Los inventos, ¿inventan necesidades?

101 inventos que revolucionaron el mundo.

Debido al psicoanálisis, Freud fue objeto de críticas agudas y algunas se convirtieron en sentencias famosas. Una de ellas alcanzó tal popularidad que hasta el día de hoy la cita uno que otro escritor ocioso: “El psicoanálisis inventa las enfermedades que pretende curar”.

Pero no es el psicoanálisis lo que me atañe, sino la cita, y no en el sentido terapéutico sino lingüístico. Cambiemos el sentido de la oración y su objeto de crítica, y enfoquémoslo a los inventos que han cambiado el mundo. La sentencia quedaría más o menos así: El ingenio inventa las necesidades que pretende solventar. Y lo hace. El invento cubre necesidades y puede hacer la vida más práctica.

Tal es el caso del Post-it, que se inventó en 1973. De algún modo, no se sabe cómo, la humanidad supo subsistir por milenios sin estos papelitos amarillos que hoy se consumen en más de 100 países. Y no sólo eso, hoy, el Post-it, aparece en 62 diferentes colores. Yo, que soy de espíritu clásico, utilizo los amarillos.

Es a Art Fry, un empleado de 3M, a quien debemos dar las gracias. Y es que Art era parte del coro de una iglesia, y cualquiera que haya sido corista antes de este invento habrá notado lo frustrante y poco estético que era utilizar marcadores en el cuaderno de himnos eclesiásticos. Pero Art no se iba a resignar, pensó que necesitaba un tipo de notas que se pegaran y despegaran fácilmente. Así que puso un poco de pegamento a un papelito amarillo y desde entonces el mundo coral ya no sería el mismo.

Como todos hemos visto, el Post-it también se adhiere a la frente de las personas. Sin ningún fin práctico, pero se adhiere.

Aquí una lista de los 101 inventos que cambiaron el mundo. Hay notar que en su mayoría se inventaron en los dos siglos anteriores. También reparo en objetos como el teléfono celular, que se inventó en 1947. Fue a cusa de su alto costo que no se popularizó sino hasta la década de los 80.

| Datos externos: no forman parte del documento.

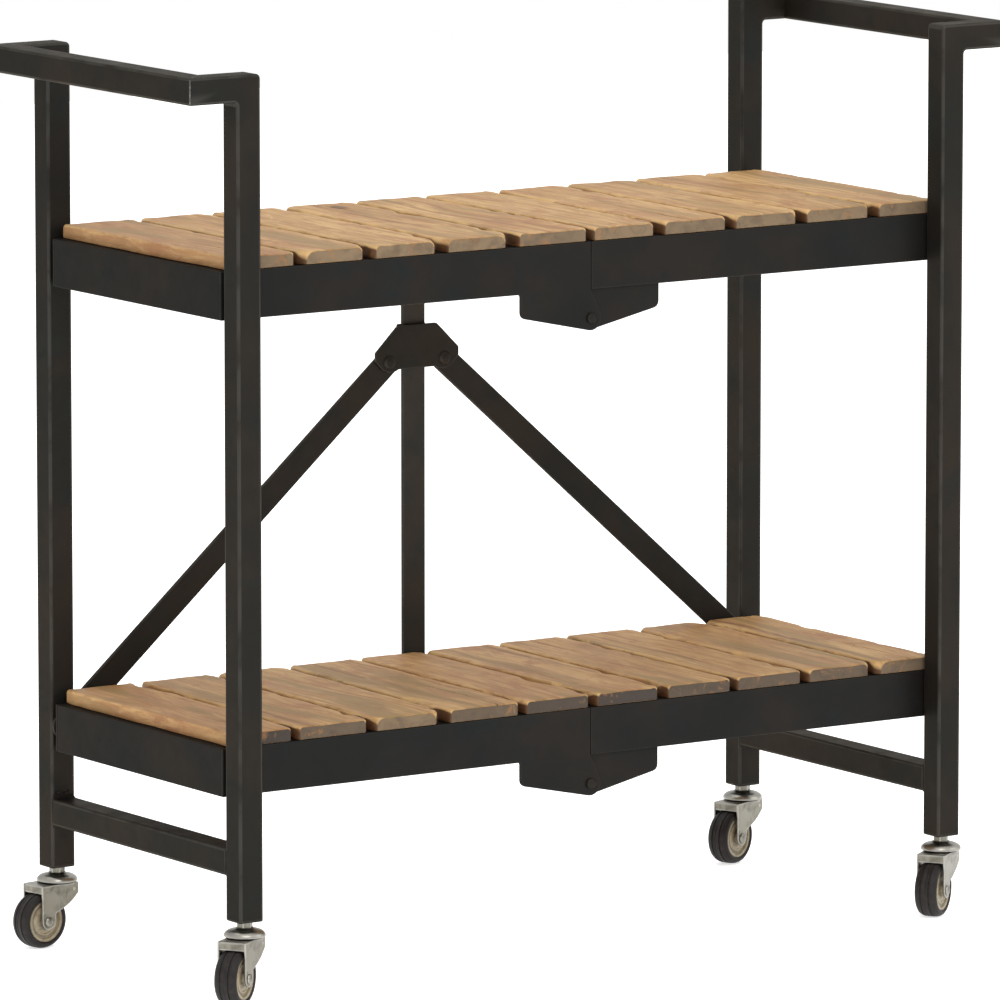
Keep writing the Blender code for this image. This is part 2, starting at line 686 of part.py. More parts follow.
def main():
    clear_scene()
    make_bodies()
    for side_name, side in SIDES.items():
        end = f"{side_name}_end"
        for row, y in (("front", -LEG_Y), ("rear", LEG_Y)):
            corner = f"{row}_{side_name}"
            make_leg(f"leg_{corner}", end, side * LEG_X, y)
            make_caster(corner, end, side * LEG_X, y)
            for shelf in SHELVES:
                make_pivot_bolt(f"{shelf}_{corner}_pivot_bolt", end, shelf, side * LEG_X, row == "front")
        make_handle(f"handle_{side_name}", end, side)
        make_stretcher(f"stretcher_{side_name}", end, side)
        make_brace(f"brace_{side_name}", f"{side_name}_brace", side)
        for shelf in SHELVES:
            half = f"{shelf}_{side_name}_half"
            make_frame(f"{shelf}_frame_{side_name}", half, shelf, side)
            make_planks(half, shelf, side)
    for shelf in SHELVES:
        for row in ("front", "rear"):
            make_hinge_pin(f"{shelf}_{row}_hinge_pin", f"{shelf}_left_half", shelf, row == "front")
    make_post("centre_post", "post")
    make_collar("brace_collar", "collar")


main()
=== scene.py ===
import json
import math

import bmesh
import bpy
from mathutils import Matrix, Vector, noise


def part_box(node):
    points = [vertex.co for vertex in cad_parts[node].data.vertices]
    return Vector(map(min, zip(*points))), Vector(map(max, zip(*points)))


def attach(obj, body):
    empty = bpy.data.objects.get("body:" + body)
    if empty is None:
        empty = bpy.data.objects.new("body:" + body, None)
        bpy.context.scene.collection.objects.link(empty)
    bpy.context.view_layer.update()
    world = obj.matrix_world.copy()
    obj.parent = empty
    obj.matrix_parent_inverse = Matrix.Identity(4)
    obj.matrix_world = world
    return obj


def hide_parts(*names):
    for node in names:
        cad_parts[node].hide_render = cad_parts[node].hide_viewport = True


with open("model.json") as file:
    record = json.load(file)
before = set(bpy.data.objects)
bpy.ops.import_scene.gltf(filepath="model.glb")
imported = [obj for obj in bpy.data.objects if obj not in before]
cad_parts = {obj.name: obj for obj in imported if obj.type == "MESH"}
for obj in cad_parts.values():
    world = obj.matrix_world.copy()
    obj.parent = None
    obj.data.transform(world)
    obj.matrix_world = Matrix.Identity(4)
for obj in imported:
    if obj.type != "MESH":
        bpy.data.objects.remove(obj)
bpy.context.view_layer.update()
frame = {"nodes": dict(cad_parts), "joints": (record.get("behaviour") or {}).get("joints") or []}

print("frame loaded,", len(frame["nodes"]), "nodes")


def extent(node):  # lowest, highest and middle corner of a node
    low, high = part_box(node)
    return low, high, (low + high) / 2


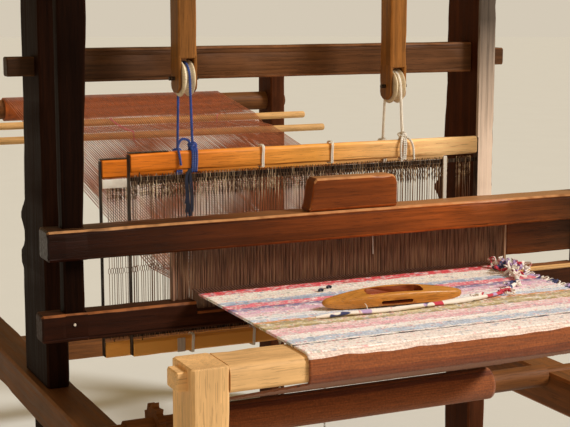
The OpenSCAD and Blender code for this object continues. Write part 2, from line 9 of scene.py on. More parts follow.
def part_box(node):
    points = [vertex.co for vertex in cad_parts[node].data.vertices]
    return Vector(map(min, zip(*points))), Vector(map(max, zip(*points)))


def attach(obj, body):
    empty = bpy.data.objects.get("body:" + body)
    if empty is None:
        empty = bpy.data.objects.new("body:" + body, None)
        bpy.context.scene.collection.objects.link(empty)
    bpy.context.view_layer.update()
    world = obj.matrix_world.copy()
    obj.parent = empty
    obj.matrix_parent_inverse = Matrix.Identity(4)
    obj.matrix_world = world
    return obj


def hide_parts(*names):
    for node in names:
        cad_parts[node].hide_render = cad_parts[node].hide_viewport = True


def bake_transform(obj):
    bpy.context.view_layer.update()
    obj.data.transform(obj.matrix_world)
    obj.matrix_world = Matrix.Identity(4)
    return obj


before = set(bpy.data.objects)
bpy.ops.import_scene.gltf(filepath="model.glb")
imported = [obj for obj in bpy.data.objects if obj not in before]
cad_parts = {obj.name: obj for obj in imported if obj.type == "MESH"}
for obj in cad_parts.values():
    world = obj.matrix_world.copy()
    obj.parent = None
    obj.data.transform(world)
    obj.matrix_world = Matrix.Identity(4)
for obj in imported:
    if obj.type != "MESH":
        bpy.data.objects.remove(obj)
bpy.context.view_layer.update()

bl_info = {
    "name": "Rag rug hand loom",
    "version": (1, 0, 0),
    "blender": (4, 5, 0),
    "location": "3D View > Sidebar > Loom",
    "description": "Dresses a two-shaft hand loom: worn timbers, beater, harness, warp and rag rug",
    "category": "Add Mesh",
}

# Lengths below are the loom's own millimetres: X to the weaver's right, Y back from the
# front face of the uprights, Z up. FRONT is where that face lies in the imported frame.
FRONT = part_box("left_upright")[0].y
AXES = {"x": (0, 1, 2), "y": (1, 0, 2), "z": (2, 0, 1)}
SIDES = {"left": -1, "right": 1}

# Each shaft's place in Y, how far it hangs low and to the right, and its heddles' eye height
SHAFTS = {"front": (-138.0, 0.0, 0.0, 768.0), "back": (-50.0, -21.0, -31.125, 748.0)}
# Heights and places that several pieces share
UPRIGHT_X = (492, 540)
SWORD_X = (548, 588)
SWORD_Y = (-320, -288)
REED_Y = (-306, -292)
NOSE_TOP = (-798, 733, 14)      # the breast beam's rounded front edges: Y, Z and radius
NOSE_LOW = (-802, 712, 10)
BAR_TOP = (961.0, 1000.0)
BAR_LOW = (589.0, 621.0)
BAR_HALF = 400.8
BAR_DEPTH = 9
ROD_TOP = 948.0
ROD_LOW = 633.0
WHEEL_Y = -94.0
WHEELS = {"left": (-267.0, 1141.0), "right": (215.0, 1112.0)}
TWINES = {"left": ("blue_twine", 3.0), "right": ("cream_twine", 3.4)}
CORD_RUN = 32.9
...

De las cosas que se mueven

Hace unos días llegué a mi trabajo –un taller de teatro– tararenado una canción que había escuchado días atrás. Le pregunté a mis compañeros si la conocían, por tanto, me vi en la necesidad de entonarla para ellos (debió ser gracioso escucharme improvisar palabras mutiladas en inglés con agudos imposibles para mí). Me dijeron que la canción se llama Set fire to the rain.

Cuando llegué a mi casa, abrí el portal de vídeos, escribí Set fire to the rain y descubrí que la canción, tan solo en esa versión, había sido escuchada más de 145 millones de veces desde hacía más de un año. ¿Dónde estaba yo mientras 145 millones de personas la cantaban? ¿por qué no sabía de ella cuando ya todo el mundo se empezaba a fastidiar de escucharla?

La respuesta no requiere meditación: la radio nunca la he escuchado; los bares, desde hace unos años, han dejado de ser un lugar recurrente para mí; no tengo un círculo de amigos con quienes me reúna para platicar y ponerme al tanto de temas actuales; soy cualquier cosa menos un melómano, siendo así, las probabilidades de encontrarme con esa canción eran casi nulas.

(Mis medios de recreo no requieren a más de una persona, y mi casa es un lugar donde disfruto mucho estar, en particular los sábados y domingos, cuando parece que la ciudad me ha dejado solo)

Enterarme de mi aislamiento musical, en términos populares, me hizo pensar en el pasado, cuando, por muchos años, la fiesta y la vagancia eran lo más importante para mí, entonces las conocía todas.

Las cosas han cambiado, hubo algo que modificó aspectos importantes de mi vida: el arte y la literatura. Al mismo tiempo, empecé a sentir interés (y necesidad) por el dinero, y si hay un país en el que el dinero y el arte no suelen convivir, es el país donde vivo. Sin embargo, no cambiaría mi relación con el arte por unos pesos, si habría de hacerme rico tendría que ser por medio de lo que más me gusta hacer. Sartre lo dice mejor que yo: “Felicidad no es hacer lo que uno quiere sino querer lo que uno hace.”

Considero que la sentencia de Sartre es un tanto cursi y de retórica simplista, por otro lado, invertir el orden de los elementos sintácticos con el fin de lograr un concepto revelador me parece un recurso de poco valor lingüístico: valerse del mismo término y usarlo con dos acepciones distintas tales como querer, de apego sentimental, y querer, de deseo, no es algo que nutra la oración en ningún sentido estético o artístico. Pero, a decir verdad, creo en lo que dice. El discurso es lo importante.